つまり、反脆さとは、超積極性(冒険心)とパラノイア(偏執病)のミックスであり、ダウンサイドを徹底的に切り捨てて極端な損害から身を守り、一方でアップサイド(正のブラックスワン)がやってくるのを待つのです。

生物学においてもバーベル戦略は見られます。一雄一雌の動物種においては、安定した相手とつがいになる傾向があり、より情熱的なボスとときどき浮気をするのです。つまり、デメリット(ダウンサイド)を抑えておいて、遺伝的なメリットまたは快楽(アップサイド)のために、婚外交尾を行うわけです。一雄一雌制の鳥は、雛の一割以上が育ての父以外の血を継いでいると言われています。

大きな被害から身を守ることは当然のように思われますが、実際には、最高の出来事に備え、最悪の事態にはおかまいなしという人がたくさんいます。
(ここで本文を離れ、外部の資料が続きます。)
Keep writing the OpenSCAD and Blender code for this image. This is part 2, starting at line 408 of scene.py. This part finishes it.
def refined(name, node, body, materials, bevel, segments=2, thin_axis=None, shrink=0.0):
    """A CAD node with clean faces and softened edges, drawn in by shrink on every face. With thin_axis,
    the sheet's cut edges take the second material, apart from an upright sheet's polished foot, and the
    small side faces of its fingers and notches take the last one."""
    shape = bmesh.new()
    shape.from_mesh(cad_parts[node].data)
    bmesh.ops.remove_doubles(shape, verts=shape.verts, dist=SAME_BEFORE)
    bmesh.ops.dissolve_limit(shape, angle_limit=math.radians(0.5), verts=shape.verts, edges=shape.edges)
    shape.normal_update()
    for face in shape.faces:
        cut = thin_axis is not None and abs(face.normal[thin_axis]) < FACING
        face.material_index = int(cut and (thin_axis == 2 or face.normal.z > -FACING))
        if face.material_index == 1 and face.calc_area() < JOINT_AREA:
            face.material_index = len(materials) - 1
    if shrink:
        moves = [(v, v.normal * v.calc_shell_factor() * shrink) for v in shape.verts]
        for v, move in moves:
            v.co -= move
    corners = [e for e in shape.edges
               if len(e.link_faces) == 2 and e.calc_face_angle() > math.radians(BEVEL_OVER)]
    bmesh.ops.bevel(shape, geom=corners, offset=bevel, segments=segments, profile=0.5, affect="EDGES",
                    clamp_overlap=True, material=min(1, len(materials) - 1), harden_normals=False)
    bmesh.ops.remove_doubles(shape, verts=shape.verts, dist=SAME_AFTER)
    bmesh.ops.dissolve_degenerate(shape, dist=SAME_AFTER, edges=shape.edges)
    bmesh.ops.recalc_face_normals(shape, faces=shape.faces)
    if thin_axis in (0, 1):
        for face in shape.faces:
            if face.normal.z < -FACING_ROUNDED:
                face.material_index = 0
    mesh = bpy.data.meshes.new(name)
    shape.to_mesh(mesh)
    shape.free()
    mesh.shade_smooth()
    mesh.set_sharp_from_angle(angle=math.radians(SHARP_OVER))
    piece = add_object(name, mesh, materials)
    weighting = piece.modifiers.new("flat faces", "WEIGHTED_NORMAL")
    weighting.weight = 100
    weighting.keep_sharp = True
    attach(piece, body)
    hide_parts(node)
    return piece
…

私たちは小さな損は嫌がるのに、超巨大なブラックスワン的リスクをあんmり気にしないのです。

中庸が「 #黄金の中庸#ゴールデン・ミドル )」にならない分野では、バーベル戦略(極端な安全策+極端なリスク・テイク)が活躍します。

ひとつは作家の世界です。作家は一か八か、リスクのある仕事です。フランスをはじめヨーロッパの作家は、閑職につく風習がありました。たとえば公務員で、雇用が保障されて、仕事が少なく、リスクの低い職業です。閑職に就きながら執筆するのはとても安心なモデルです。

一方、アメリカではメディア界や学会の一員となることが多く、研究者などは日常的な不安や重圧にさらされ、魂は劣化し、文章は壊れていきます。それに対して、閑職に就きながら執筆するのは、とても安心なモデルなのです。
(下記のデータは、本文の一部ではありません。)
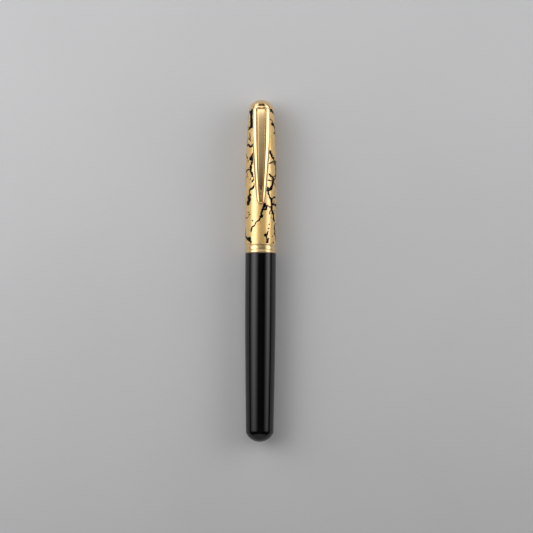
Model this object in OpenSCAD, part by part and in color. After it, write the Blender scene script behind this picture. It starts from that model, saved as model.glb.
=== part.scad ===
// A capped rollerball pen, lying on its side with its clip up.
// Each piece is drawn on the pen's own axis, with the tail at height 0, the cap's crown at the
// top and the clip towards -Y. lay_down() then turns the pen so that its axis runs along +Y
// and its clip faces +Z, with the origin on the table under the middle of the pen.

/* [Barrel] */
// Length of the barrel, from the tail to the mouth
barrel_length = 74.6; // [74:0.2:76]
// Outside diameter of the straight stretch behind the mouth
barrel_d = 12.24; // [12:0.02:12.4]
// Length of the straight stretch
barrel_straight = 22.6; // [18:0.2:30]
// Diameter where the taper meets the domed tail
tail_d = 10.94; // [10.4:0.02:11.4]
// Height of the domed tail
tail_dome = 3.7; // [3:0.1:4.4]
// Wall of the barrel's drawn tube
barrel_wall = 0.75; // [0.6:0.05:0.9]

/* [Cap] */
// Length of the cap, from its mouth to the crown of the finial
cap_length = 61.3; // [60:0.1:63]
// Outside diameter of the sleeve beside the band
sleeve_d = 12.36; // [12.2:0.02:12.44]
// Outside diameter of the sleeve at its top edge
sleeve_top_d = 9.74; // [9.4:0.02:10.2]
// Outside diameter of the band
band_d = 12.54; // [12.5:0.02:12.8]
// Width of the band
band_w = 3.8; // [3.4:0.1:4.4]
// Height of the domed finial
finial_h = 4; // [3.6:0.1:4.4]
// Gap between the cap's mouth and the barrel
cap_gap = 0.1; // [0.05:0.05:0.2]

/* [Clip] */
// Width of the clip at its shoulder
clip_w = 6.7; // [6:0.1:7]
// Width of the clip just above its rounded tip
clip_tip_w = 3.8; // [3.4:0.1:4.4]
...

ほかにも、非対称性をもつバーベル戦略はたくさんあります。

たとえば、社会政策では、弱者を徹底して守り、強者にはどんどん仕事をさせるべきなのです。逆に中流階級を支援して彼らの特権を強化すると、進化が妨げられ、様々な経済的な問題が生まれ、それが弱者を苦しめることになるのです。
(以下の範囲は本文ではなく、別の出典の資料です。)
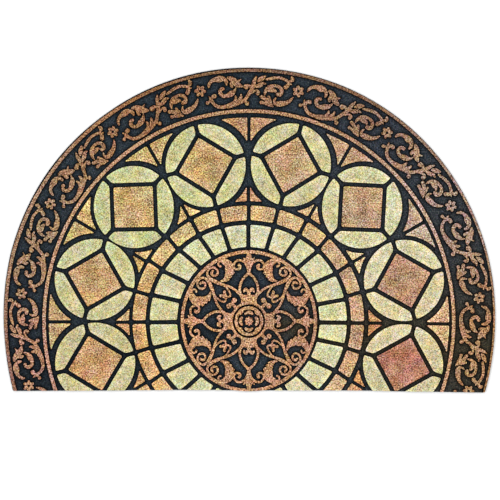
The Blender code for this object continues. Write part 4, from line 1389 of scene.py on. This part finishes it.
class DOORMAT_OT_stage(bpy.types.Operator):
    """Plain pale floor, soft light and the camera above the mat"""
    bl_idname = "doormat.stage"
    bl_label = "Stage"

    def execute(self, context):
        scene = context.scene
        settings = scene.mat_stage
        half = settings.floor_size / 2
        corners = np.array([(-half, -half, 0), (half, -half, 0), (half, half, 0), (-half, half, 0)])
        floor = bpy.data.objects.new("pale_floor", solid_mesh("pale_floor", corners, [(0, 1, 2, 3)]))
        floor.data.materials.append(plain_paint("floor_paint", settings.floor_colour))
        scene.collection.objects.link(floor)
        sky = bpy.data.worlds.new("studio")
        sky.use_nodes = True
        light = sky.node_tree.nodes["Background"]
        light.inputs["Color"].default_value = (1, 1, 1, 1)
        light.inputs["Strength"].default_value = settings.sky_strength
        scene.world = sky
        lamp = bpy.data.lights.new("soft_lamp", "AREA")
        lamp.energy = settings.lamp_power
        lamp.size = settings.lamp_size
        lamp_object = bpy.data.objects.new("soft_lamp", lamp)
        lamp_object.location = LAMP_PLACE
        lamp_object.rotation_euler = (-lamp_object.location).to_track_quat("-Z", "Y").to_euler()
        scene.collection.objects.link(lamp_object)
        camera = bpy.data.cameras.new("camera")
        camera.lens = settings.lens
        camera.sensor_width = SENSOR_WIDTH
        camera_object = bpy.data.objects.new("camera", camera)
        height = settings.view_width * settings.lens / camera.sensor_width
        camera_object.location = (*placed(np.array([PICTURE_CENTRE]), MAT_HEIGHT + height)[0],)
        scene.collection.objects.link(camera_object)
        scene.camera = camera_object
        scene.view_settings.view_transform = "Standard"
        return {"FINISHED"}


class DOORMAT_PT_panel(bpy.types.Panel):
    """Lists the mat's pieces, sizes and colours"""
    bl_idname = "DOORMAT_PT_panel"
    bl_label = "Doormat"
    bl_space_type = "VIEW_3D"
    bl_region_type = "UI"
    bl_category = "Doormat"

    def draw(self, context):
        scene = context.scene
        for group in (scene.mat_sizes, scene.mat_colours, scene.mat_stage):
            box = self.layout.box()
            for key in group.bl_rna.properties.keys():
                if key not in ("rna_type", "name"):
                    box.prop(group, key)
        for operator in OPERATORS:
            self.layout.operator(operator.bl_idname)


GROUPS = {"mat_sizes": MatSizes, "mat_colours": MatColours, "mat_stage": StageSettings}
OPERATORS = (
    DOORMAT_OT_flock_petals, DOORMAT_OT_flock_wedges, DOORMAT_OT_flock_squares, DOORMAT_OT_flock_triangles,
    DOORMAT_OT_flock_bands, DOORMAT_OT_flock_scrolls, DOORMAT_OT_flock_medallion, DOORMAT_OT_rubber_sheet,
    DOORMAT_OT_stage,
)


def register():
    """Make the property groups, operators and panel known."""
    for item in (*GROUPS.values(), *OPERATORS, DOORMAT_PT_panel):
        bpy.utils.register_class(item)
    for name, group in GROUPS.items():
        setattr(bpy.types.Scene, name, PointerProperty(type=group))


def unregister():
    """Take them away again."""
    for name in GROUPS:
        delattr(bpy.types.Scene, name)
    for item in (DOORMAT_PT_panel, *reversed(OPERATORS), *GROUPS.values()):
        bpy.utils.unregister_class(item)


def main():
    """Build everything in order."""
    register()
    for operator in OPERATORS:
        family, name = operator.bl_idname.split(".")
        getattr(getattr(bpy.ops, family), name)()


if __name__ == "__main__":
    main()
私の生活においても、饗宴が盛り上がるとはめをはずし、重大な決断をするときには「理性」を保ちます。また、読書も、時にはくだらいゴシップを読みながら、古典や一流の作品を読みます。中間のものは読みません。

つまり、ランダム性に対してバーベル戦略をとれば、反脆さを実現できるわけです。なぜなら、脆さを緩和してダウンサイド・リスクを摘み取ることができて、同時に潜在的な利得を確保できるのです。

ストア主義とは、感情を排除することではなく、手なづけることであるのと同様に、バーベル戦略とは、不確実性を排除することではなく、手なづけることなのです。